Come September, and the whole of India is swept in a surge of festive fervour. Leading the festivities is the 9 day long Navratri celebrations – dedicated to Mother Durga, an embodiment of strength and the divine cosmic form. Legend has it Durga emerged from the collective energies of Shiva, Vishnu and Brahma to kill demon Mahishasura. As such she is a form of Shakiti or power and the nine days are a celebration of nine forms of Durga and the final day celebrates her emerging victorious over the demon.
While the entire country celebrates Navratri with much gaiety, the celebrations in West Bengal are certainly unlike any other and the city morphs into a party zone over the last four days. Well this is easily the largest outdoor art festival that sees music, dance and art congregate on a single platform. The main attraction is centred around the pandals (temporary structures) that house large idols of Durga. In fact in nearby Kumartuli, the area of the potters who sculpt and paint the idols of the Goddess, work begins several months in advance. Interestingly the idol is unique and depicts the Goddess stabbing Mahishaura’s torso and riding a lion. To her left are Saraswati and Karthika and on her right are Lakshmi, Ganesha and Ganesha’s two wives depicted as two banana trunks. There is an image of Shiva above Durga and this complete frame is referred to as Chala and takes roughly about 4 months to complete. It is said that the Goddess with her four children visits her maternal home at this time which is the other reason for the celebrations. An important tradition is the Chokkhudaan or the offering the eye of Goddess Durga which is the paint that makes the eyes of Durga. This ritual is done in complete darkness and in the presence of only one sculptor!
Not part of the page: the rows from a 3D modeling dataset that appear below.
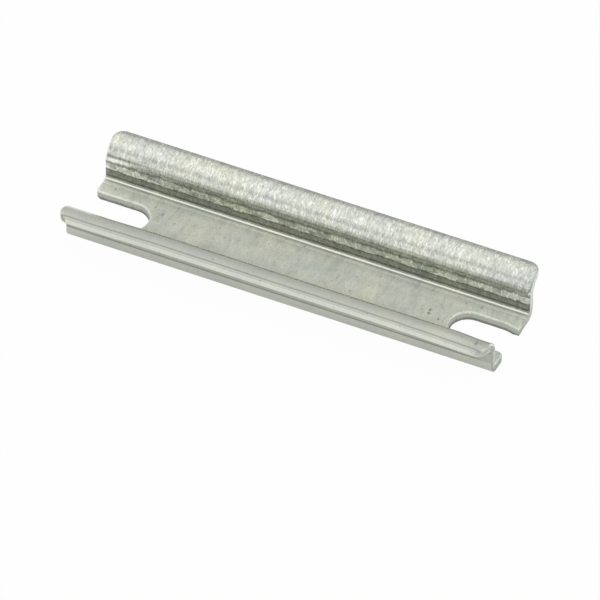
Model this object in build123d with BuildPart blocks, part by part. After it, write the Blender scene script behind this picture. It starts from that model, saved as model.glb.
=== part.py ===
import os

from build123d import *

os.makedirs("parts", exist_ok=True)

# Miniature top-hat rail, rolled from one strip of galvanised steel sheet. It lies on its web:
# X runs along the rail, Z = 0 is the underside of the web, and the flanges turn outwards on top.
rail_length = 50.0
rail_width = 15.0  # over the edges of both flanges
rail_height = 5.5  # underside of the web to the top of the flanges
sheet_thickness = 1.0
flange_overhang = 2.25  # outside of a wall to the edge of its flange

# Bends, measured on the inside of the sheet
web_bend_radius = 0.3  # wall into web
flange_bend_radius = 1.5  # wall into flange

# Lower edges of the flanges, dulled by the rolls
strip_edge_radius = 0.25

# Ends, cropped from above by one tool that also rounds the corners and opens the slots
flange_corner_radius = 1.25
slot_width = 4.2
slot_depth = 7.2  # end of the rail to the bottom of the slot
slot_mouth_radius = 0.5
rollover_radius = 0.2  # upper edge, drawn down by the cut

wall_outside = rail_width / 2 - flange_overhang
wall_inside = wall_outside - sheet_thickness
flange_underside = rail_height - sheet_thickness
slot_arc_centre = slot_depth - slot_width / 2

with BuildPart() as rail:
    # Hat section: both faces of the sheet over half the width, joined at the flange edge and mirrored
    with BuildSketch(Plane.YZ):
        with BuildLine():
            upper_face = FilletPolyline(
                (0, sheet_thickness),
                (wall_inside, sheet_thickness),
                (wall_inside, rail_height),
                (rail_width / 2, rail_height),
                radius=[web_bend_radius, flange_bend_radius + sheet_thickness],
            )
            lower_face = FilletPolyline(
                (0, 0),
                (wall_outside, 0),
                (wall_outside, flange_underside),
                (rail_width / 2, flange_underside),
                radius=[web_bend_radius + sheet_thickness, flange_bend_radius],
            )
            Line(upper_face @ 1, lower_face @ 1)
            mirror(about=Plane.YZ)
        make_face()
    extrude(amount=rail_length / 2, both=True)

    edge_columns = rail.edges().filter_by(Axis.X).group_by(Axis.Y)
    lower_strip_edges = [column.sort_by(Axis.Z)[0] for column in (edge_columns[0], edge_columns[-1])]
    fillet(lower_strip_edges, radius=strip_edge_radius)

    # Plan shape that the crop tool leaves, with a slot open through each end of the web
    with BuildSketch() as plan:
        RectangleRounded(rail_length, rail_width, flange_corner_radius)
        with Locations((-rail_length / 2, 0), (rail_length / 2, 0)):
            SlotCenterToCenter(2 * slot_arc_centre, slot_width, mode=Mode.SUBTRACT)
        end_corners = plan.vertices().group_by(Axis.X)[0] + plan.vertices().group_by(Axis.X)[-1]
        mouth_corners = end_corners.filter_by_position(Axis.Y, -slot_width, slot_width)
        fillet(mouth_corners, radius=slot_mouth_radius)
    extrude(amount=rail_height, mode=Mode.INTERSECT)

    # Roll-over: the upper outline is one tangent chain along both flange edges, the ends and the slots
    flange_top_edges = rail.edges().group_by(Axis.Z)[-1].filter_by(Axis.X).sort_by(Axis.Y)
    fillet([flange_top_edges[0], flange_top_edges[-1]], radius=rollover_radius)

rail.part.label = "rail"
export_step(rail.part, "parts/rail.step")
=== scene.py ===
import math

import bmesh
import bpy
from mathutils import Matrix, Vector, noise


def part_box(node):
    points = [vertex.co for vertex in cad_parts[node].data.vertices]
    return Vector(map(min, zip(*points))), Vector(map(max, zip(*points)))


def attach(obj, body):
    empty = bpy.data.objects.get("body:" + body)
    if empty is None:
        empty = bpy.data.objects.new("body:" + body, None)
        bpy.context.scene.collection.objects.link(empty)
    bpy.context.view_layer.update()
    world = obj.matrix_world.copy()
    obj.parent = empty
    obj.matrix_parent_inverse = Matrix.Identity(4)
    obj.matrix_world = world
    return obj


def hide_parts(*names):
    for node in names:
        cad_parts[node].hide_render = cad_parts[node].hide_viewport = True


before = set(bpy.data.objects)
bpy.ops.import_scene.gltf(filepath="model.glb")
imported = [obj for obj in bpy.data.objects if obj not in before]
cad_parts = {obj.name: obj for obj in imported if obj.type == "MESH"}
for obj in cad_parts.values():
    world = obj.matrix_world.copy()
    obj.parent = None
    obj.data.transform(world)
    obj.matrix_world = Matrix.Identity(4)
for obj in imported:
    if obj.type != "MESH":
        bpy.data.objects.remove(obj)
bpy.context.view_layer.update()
railLow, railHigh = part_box("rail")
mm = 0.001
print("frame loaded, rail box in mm:", [round(c / mm, 2) for c in railHigh - railLow])


# Camera: a long lens on the rail from the front right, well above it
view = {
    "turn": 25.37,  # degrees round the rail, from square-on towards its right end
    "height": 43.25,  # degrees above the floor
    "distance": 1351.0,  # mm
    "lens": 762.7,
    "sensor": 36,
    "aimRight": 0.12,  # mm in the picture, from the middle of the rail's box
    "aimDown": 4.49,
}


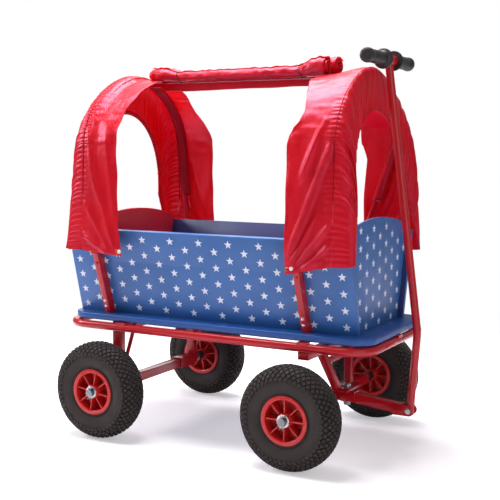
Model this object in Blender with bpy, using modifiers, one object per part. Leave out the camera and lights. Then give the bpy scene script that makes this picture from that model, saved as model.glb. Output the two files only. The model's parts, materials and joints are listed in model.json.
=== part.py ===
"""Hand-pulled wagon with an open box body, air tyres, a steered front axle and a cloth canopy.

X points forwards to the pull handle, +Y is the wagon's left side and +Z is up. Sizes are metres.
Lengths are worked out in a wheelbase frame, whose origin is on the floor midway between the axles.
One empty then shifts that frame, so that the model's origin is under the middle of its outline.
"""

import math

import bmesh
import bpy
from mathutils import Matrix, Vector

# Clearances, and a reach that passes right through any piece
THROUGH = 0.1
GAP = 0.0003
RUNNING = 0.0004
SLIDING = 0.0005

# Wheels and axles
WHEELBASE = 0.5646
TYRE_RADIUS = 0.130
TYRE_WIDTH = 0.080
TYRE_WALL = 0.006
TRACK = 0.5508
BEAD_RADIUS = 0.0523
RIM_RADIUS = 0.061
RIM_WIDTH = 0.0716
RIM_WALL = 0.0115
RIM_LIP = 0.003
RIM_LIP_TAPER = 0.001
WEB_THICK = 0.008
RIB_COUNT = 8
RIB_THICK = 0.003
RIB_HEIGHT = 0.022
HUB_RADIUS = 0.022
AXLE_RADIUS = 0.010
AXLE_OVERHANG = 0.0138
COLLAR_RADIUS = 0.014
WASHER_RADIUS = 0.0165
WASHER_THICK = 0.004
TYRE_STEPS = 24
RIM_STEPS = 20

# Axle beams and what carries the rear one
BEAM_SIDE = 0.025
BEAM_BORE = 0.021
BEAM_LENGTH = 0.400
BRACKET_SIDE = 0.025
SADDLE_LENGTH = 0.072
SADDLE_WALL = 0.003
BRACE_WIDTH = 0.010
BRACE_THICK = 0.005
BRACE_TOP_REACH = 0.0603
BRACE_FOOT_HEIGHT = 0.150
CROSS_DEPTH = 0.030
CROSS_WIDTH = 0.020

# Frame ring and deck board
RING_TUBE = 0.011
RING_Z = 0.289
RING_FRONT = 0.4495
RING_REAR = -0.445
RING_HALF_WIDTH = 0.212
RING_CORNER = 0.070
LUG_LENGTH = 0.028
LUG_WIDTH = 0.018
BOARD_THICK = 0.018
BOARD_GAP = 0.0030
BOARD_FRONT = 0.4545
BOARD_REAR = -0.437
BOARD_HALF_WIDTH = 0.210
BOARD_CORNER = 0.060

# Box body, whose panels stand in grooves in the board
PANEL_THICK = 0.012
PANEL_SEAT = 0.002
PANEL_LEAN = math.radians(14.6)
SIDE_FRONT = 0.409
SIDE_REAR = -0.428
SIDE_FOOT_Y = 0.1607
SIDE_SLOPE = 0.2375
FRONT_FACE = 0.3951
REAR_FACE = -0.372
END_CREST = 0.5986
END_ARCH_RADIUS = 0.764
END_CORNER = 0.024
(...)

These grand idols make it to the pandals that are decorated in various contemporary themes. In fact you will find that pandal hopping during these four days is the best way to soak into the sights and sounds of the festivities. Another important tradition is the Ashtami Puspanjali when flowers are offered to Durga on the morning of the eighth day of the festival. This is also the day when Goddess Durga is worshipped in the form of Kumari (virgin) and the one at Belur Math in Howrah started by Swami Vivekananda continues to date. In fact there are two pujas that are done including the ‘para’ or locality puja done at the pandals and the ‘barir’ or home puja still practiced in old houses of North Kolkata and affluent homes in South Kolkata. Every evening witnesses the Sandha Arati where drums, bells, chants and incantations continue to the next morning. The Sindur Khela happens on the last day of Durga Puja when married women smear each other with vermillion at the pandals and this marks the farewell of the Goddess. After this the idols are immersed in the river signifying Durga’s reunion with lord Shiva.
In fact if you want to understand why Kolkata is the City of Joy the best time to visit the city is during the Navratri season. Apart from the traditions, there are some more things that locals do including visiting Maddox Square in Ballygunge, praying at the Durga idol at Bagbazar, visiting pandals with friends through the night and spending time with family and friends. The whole city transforms magically and the fun vibe is impossible to miss. At the end of the day however, Durga Puja is the celebration of the supreme source of power and womanhood and that is what gives the festival its unending allure.